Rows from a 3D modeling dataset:
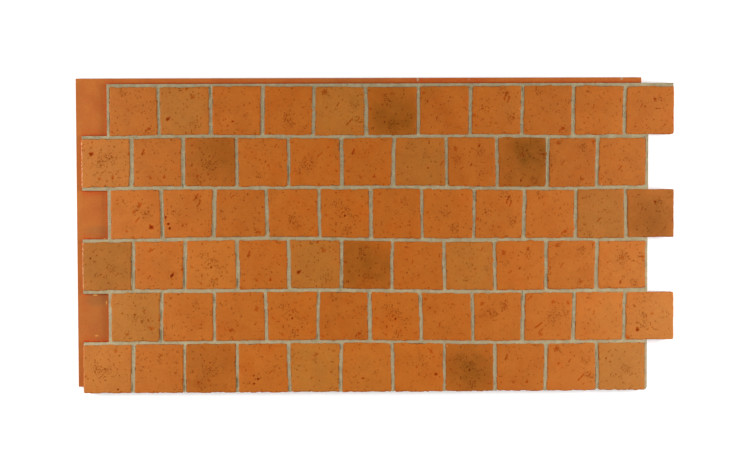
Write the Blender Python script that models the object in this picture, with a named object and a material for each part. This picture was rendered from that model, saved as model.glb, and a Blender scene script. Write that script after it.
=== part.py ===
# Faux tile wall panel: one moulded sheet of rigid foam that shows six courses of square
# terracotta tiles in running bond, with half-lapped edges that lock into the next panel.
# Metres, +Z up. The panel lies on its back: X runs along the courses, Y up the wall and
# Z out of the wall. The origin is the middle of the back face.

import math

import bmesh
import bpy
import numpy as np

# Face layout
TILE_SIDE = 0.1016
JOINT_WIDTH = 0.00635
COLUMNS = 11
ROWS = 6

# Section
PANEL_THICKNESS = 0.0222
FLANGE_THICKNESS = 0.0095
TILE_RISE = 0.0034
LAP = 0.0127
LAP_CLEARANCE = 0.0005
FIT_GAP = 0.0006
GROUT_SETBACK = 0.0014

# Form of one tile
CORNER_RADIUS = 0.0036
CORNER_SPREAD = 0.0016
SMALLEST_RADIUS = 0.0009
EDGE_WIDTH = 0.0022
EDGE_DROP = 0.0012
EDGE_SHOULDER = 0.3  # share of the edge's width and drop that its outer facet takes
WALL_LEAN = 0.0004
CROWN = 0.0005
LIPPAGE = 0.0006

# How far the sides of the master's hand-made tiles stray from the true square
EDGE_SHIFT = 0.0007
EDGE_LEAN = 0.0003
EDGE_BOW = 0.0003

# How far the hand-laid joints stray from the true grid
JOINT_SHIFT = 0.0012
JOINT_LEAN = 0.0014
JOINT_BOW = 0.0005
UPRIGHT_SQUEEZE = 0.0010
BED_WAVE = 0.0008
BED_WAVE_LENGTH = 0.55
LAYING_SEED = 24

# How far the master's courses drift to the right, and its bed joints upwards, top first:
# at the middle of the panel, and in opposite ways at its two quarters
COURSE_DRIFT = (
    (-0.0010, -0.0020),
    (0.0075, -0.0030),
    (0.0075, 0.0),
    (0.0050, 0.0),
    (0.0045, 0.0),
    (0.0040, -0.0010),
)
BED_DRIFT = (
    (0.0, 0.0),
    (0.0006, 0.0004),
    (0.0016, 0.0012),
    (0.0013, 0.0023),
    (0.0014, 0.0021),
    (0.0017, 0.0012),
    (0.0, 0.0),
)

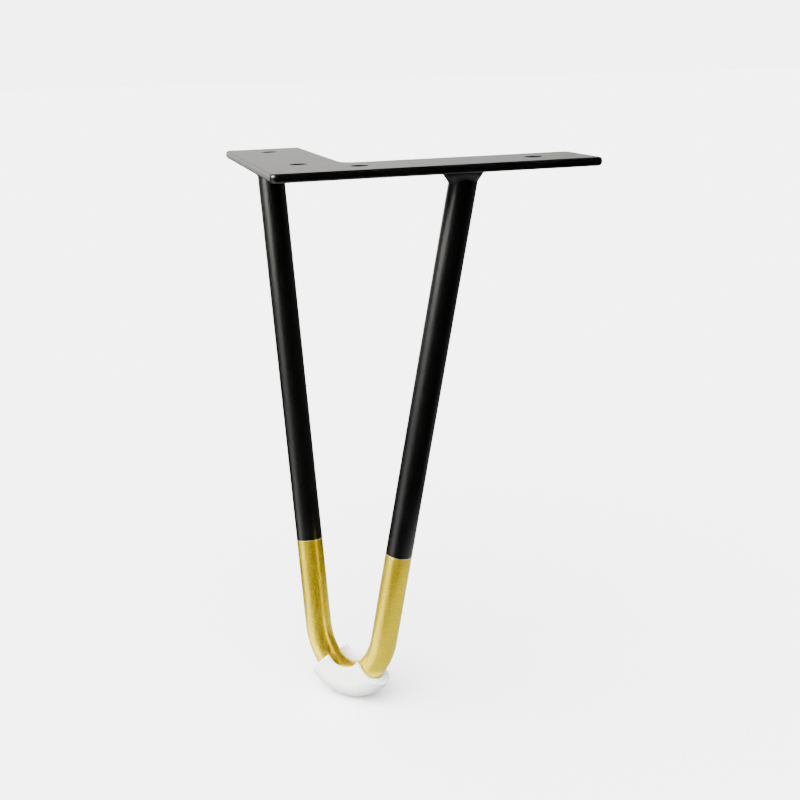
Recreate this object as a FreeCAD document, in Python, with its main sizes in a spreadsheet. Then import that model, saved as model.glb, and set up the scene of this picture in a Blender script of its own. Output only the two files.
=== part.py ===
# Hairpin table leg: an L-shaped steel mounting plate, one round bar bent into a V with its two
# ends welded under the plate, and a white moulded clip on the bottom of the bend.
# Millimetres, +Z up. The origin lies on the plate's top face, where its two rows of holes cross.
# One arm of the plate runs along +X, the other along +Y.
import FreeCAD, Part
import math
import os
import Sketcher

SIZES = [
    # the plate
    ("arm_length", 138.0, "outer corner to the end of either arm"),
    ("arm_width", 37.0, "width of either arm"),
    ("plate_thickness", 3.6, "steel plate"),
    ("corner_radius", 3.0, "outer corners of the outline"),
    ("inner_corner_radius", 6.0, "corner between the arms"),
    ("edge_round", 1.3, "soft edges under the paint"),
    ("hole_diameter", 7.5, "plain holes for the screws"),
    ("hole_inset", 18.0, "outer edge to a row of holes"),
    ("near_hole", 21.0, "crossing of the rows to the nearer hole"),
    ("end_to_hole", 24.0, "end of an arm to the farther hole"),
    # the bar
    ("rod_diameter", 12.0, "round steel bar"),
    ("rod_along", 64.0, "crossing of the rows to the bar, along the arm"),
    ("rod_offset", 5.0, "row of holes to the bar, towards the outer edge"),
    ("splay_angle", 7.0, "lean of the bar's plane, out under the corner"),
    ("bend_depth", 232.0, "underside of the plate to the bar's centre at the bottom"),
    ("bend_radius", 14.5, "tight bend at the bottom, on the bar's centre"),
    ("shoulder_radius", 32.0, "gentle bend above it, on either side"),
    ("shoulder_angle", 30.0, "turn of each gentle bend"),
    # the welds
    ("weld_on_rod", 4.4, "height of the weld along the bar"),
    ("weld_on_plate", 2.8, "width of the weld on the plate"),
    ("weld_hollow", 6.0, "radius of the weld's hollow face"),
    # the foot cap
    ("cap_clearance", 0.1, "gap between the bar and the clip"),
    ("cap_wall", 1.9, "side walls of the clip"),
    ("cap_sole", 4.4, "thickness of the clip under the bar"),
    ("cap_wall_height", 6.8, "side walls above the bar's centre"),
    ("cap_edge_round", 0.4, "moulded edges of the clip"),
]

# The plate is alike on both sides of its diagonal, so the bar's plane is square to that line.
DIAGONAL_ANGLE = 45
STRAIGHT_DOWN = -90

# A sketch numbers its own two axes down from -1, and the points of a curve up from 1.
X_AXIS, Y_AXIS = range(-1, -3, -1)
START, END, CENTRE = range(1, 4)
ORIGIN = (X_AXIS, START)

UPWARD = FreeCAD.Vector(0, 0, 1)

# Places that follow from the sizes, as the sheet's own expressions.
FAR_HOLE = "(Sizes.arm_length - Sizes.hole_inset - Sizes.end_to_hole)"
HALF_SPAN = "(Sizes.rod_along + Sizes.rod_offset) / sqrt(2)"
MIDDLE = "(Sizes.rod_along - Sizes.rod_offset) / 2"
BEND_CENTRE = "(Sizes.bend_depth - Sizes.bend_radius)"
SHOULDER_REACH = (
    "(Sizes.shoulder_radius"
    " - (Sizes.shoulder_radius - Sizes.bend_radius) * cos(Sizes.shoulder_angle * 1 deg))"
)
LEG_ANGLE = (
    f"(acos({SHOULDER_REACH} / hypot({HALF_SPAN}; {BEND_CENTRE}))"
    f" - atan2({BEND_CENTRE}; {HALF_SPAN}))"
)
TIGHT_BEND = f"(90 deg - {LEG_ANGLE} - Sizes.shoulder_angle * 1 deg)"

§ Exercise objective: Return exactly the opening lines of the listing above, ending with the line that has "LIPPAGE = 0.0006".

§ Reply to the task:
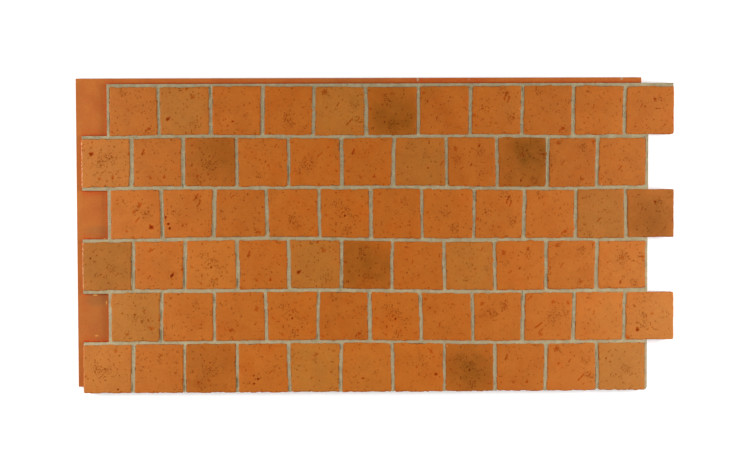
Write the Blender Python script that models the object in this picture, with a named object and a material for each part. This picture was rendered from that model, saved as model.glb, and a Blender scene script. Write that script after it.
=== part.py ===
# Faux tile wall panel: one moulded sheet of rigid foam that shows six courses of square
# terracotta tiles in running bond, with half-lapped edges that lock into the next panel.
# Metres, +Z up. The panel lies on its back: X runs along the courses, Y up the wall and
# Z out of the wall. The origin is the middle of the back face.

import math

import bmesh
import bpy
import numpy as np

# Face layout
TILE_SIDE = 0.1016
JOINT_WIDTH = 0.00635
COLUMNS = 11
ROWS = 6

# Section
PANEL_THICKNESS = 0.0222
FLANGE_THICKNESS = 0.0095
TILE_RISE = 0.0034
LAP = 0.0127
LAP_CLEARANCE = 0.0005
FIT_GAP = 0.0006
GROUT_SETBACK = 0.0014

# Form of one tile
CORNER_RADIUS = 0.0036
CORNER_SPREAD = 0.0016
SMALLEST_RADIUS = 0.0009
EDGE_WIDTH = 0.0022
EDGE_DROP = 0.0012
EDGE_SHOULDER = 0.3  # share of the edge's width and drop that its outer facet takes
WALL_LEAN = 0.0004
CROWN = 0.0005
LIPPAGE = 0.0006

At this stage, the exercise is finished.